Вот в начале 61-го он пишет «Утро перед экзаменом». Как-то вечером читает мне, и я прошу дать это стихотворение для составлявшегося тогда самиздатского журнала «Оптима» (речь о нем пойдет ниже). Коля согласен, хотя частности еще не вполне его удовлетворяют. А придя домой или на следующее утро пишет мне:
Эдик, привет! Заниматься тем стихом было некогда. Когда-нибудь его сделаю и лучше. А пока — посмотри такой вариант:
Спотыкаясь даже о цветочки,—
Боже, тоже пьяная в дугу! —
Чья-то равнобедренная дочка
Двигалась, как радиус в кругу...
Тебе, наверное, знакомо чувство «затычки» в стихе, над которой бесполезно долго думать. Надо просто ждать. Просто подождать, когда решение само собой придет.

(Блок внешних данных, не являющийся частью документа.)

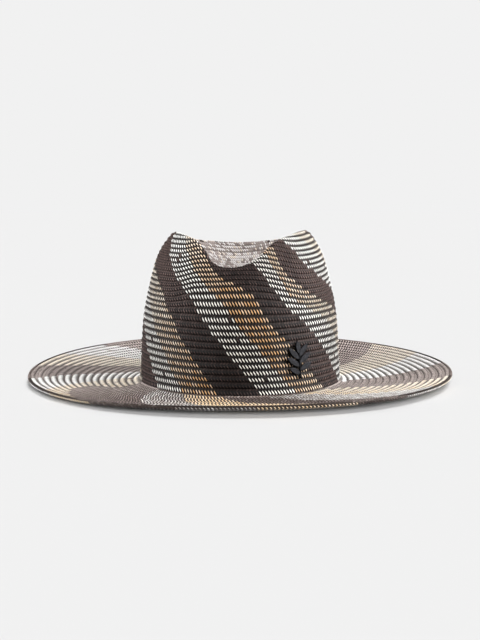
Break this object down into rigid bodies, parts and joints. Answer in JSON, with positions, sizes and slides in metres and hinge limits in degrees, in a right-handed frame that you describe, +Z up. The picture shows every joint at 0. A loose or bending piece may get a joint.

Ну, смотри. Думаю, что можно эту строфу дать и в таком виде. Н. Рубцов.
Вот его беспокоит, а мне и вовсе не нравится первая строчка впервые читаемой им «Оттепели» — «Затученное, с прозеленью небо». Он без конца к ней возвращается, предлагает множество вариантов, но лучшего не придумывается. Много позже в сборнике «Зеленые цветы» (М., 1971) я нашел первое слово исправленным на «нахмуренное» — общеупотребительное, стертое. Значит, лучшего варианта все же не отыскал.
Столь же скрупулезному анализу подвергались и мои стихи. Зацепил где-то у меня глагол «кушать». Слишком мягкое, говорит, сытое слово, он его не любит и никогда не употребляет, лучше сказать «есть» — короче, четче, злее. А то, бывало, ходим, обсуждаем какой-то образ, поворот. Расстанемся, так и не придя к согласию. Возвращаюсь домой, как вдруг за полночь — телефонный звонок. Это, конечно, Коля, которому необходимо срочно сообщить, что — дошло, понял, принял...
А уж если ему приспичит повидаться — чаще всего затем же: начистоту поговорить о стихах,— он сумеет достать меня хоть из-под земли. То заявится к тетушке, где я, восседая за семейным столом, вкушаю воскресный обед, то спозаранок нагрянет ко мне на работу на Обводный, где я тогда служил складским грузчиком, требуя срочно уделить ему два часа. Приходится отпрашиваться («Друг приехал!» — на что мой начальник, отставной капитан, большой любитель возлияний, понимающе подмигивает и — отпускает), и мы отправляемся «выяснять отношения» в ближайшую столовую, что и посейчас функционирует на углу Загородного и Дзержинского.